(Luis Alvarez/AP)

Rizzo also revealed he hoped to add a team option to Wang’s contract, but in the course of the “amicable, professional” negotiations Wang and his agent, Alan Nero, resisted and settled on a deal that will make Wang a free agent after the 2012 season.

“That was a big part of the negotiation,” Rizzo said. “We of course wanted a team option added to the contract. We feel that if a healthy Chien-Ming Wang goes out, has a terrific year for us, he goes back out onto the market as a free agent. Alan Nero and Chien-Ming did not want to have a club option for that same reason. We kicked around a mutual option, but that didn’t make sense to either side, either. At this price point that we signed Chien-Ming at, a one-year deal is what Chien-Ming wanted. He wants to prove that he’s a healthy pitcher and get back on the market with a full, healthy season under his belt.”

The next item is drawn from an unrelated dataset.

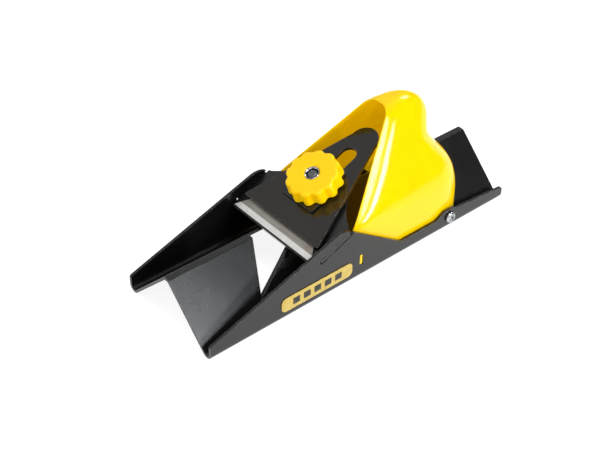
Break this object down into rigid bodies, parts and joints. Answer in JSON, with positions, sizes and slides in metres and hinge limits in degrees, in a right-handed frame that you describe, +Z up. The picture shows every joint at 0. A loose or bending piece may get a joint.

Rizzo assumes that after the 2012 season, the Nationals will still have the “first right of refusal and have the best chance of signing him,” he said. He said he and Nero have “a great rapport” and that Wang remains committed to the Nationals, who aided his comeback over the past two years from a torn shoulder capsule.

“I am appreciative of the opportunity and all the support the Nationals gave me to make the comeback,” Wang said in a release issued by the team. “I am excited about next season, playing together with my teammates and look forward to doing my best to help the Nationals to the playoffs.”

After not appearing in the majors since July 4, 2009, Wang completed his comeback in late July this season. He made 11 starts and went 4-1 with 3.71 ERA over his final nine games. While Wang threw only 91 innings in 2011 between minor league rehab and the majors, he will have no restrictions in 2012.

“He’s going to be free of pitch counts and innings limits,” Rizzo said. “He’s a veteran horse that we’re going to count on. With another full offseason to rehab, he should come to spring training 100 percent ready to go. There will be no limitations whatsoever on Chien-Ming.”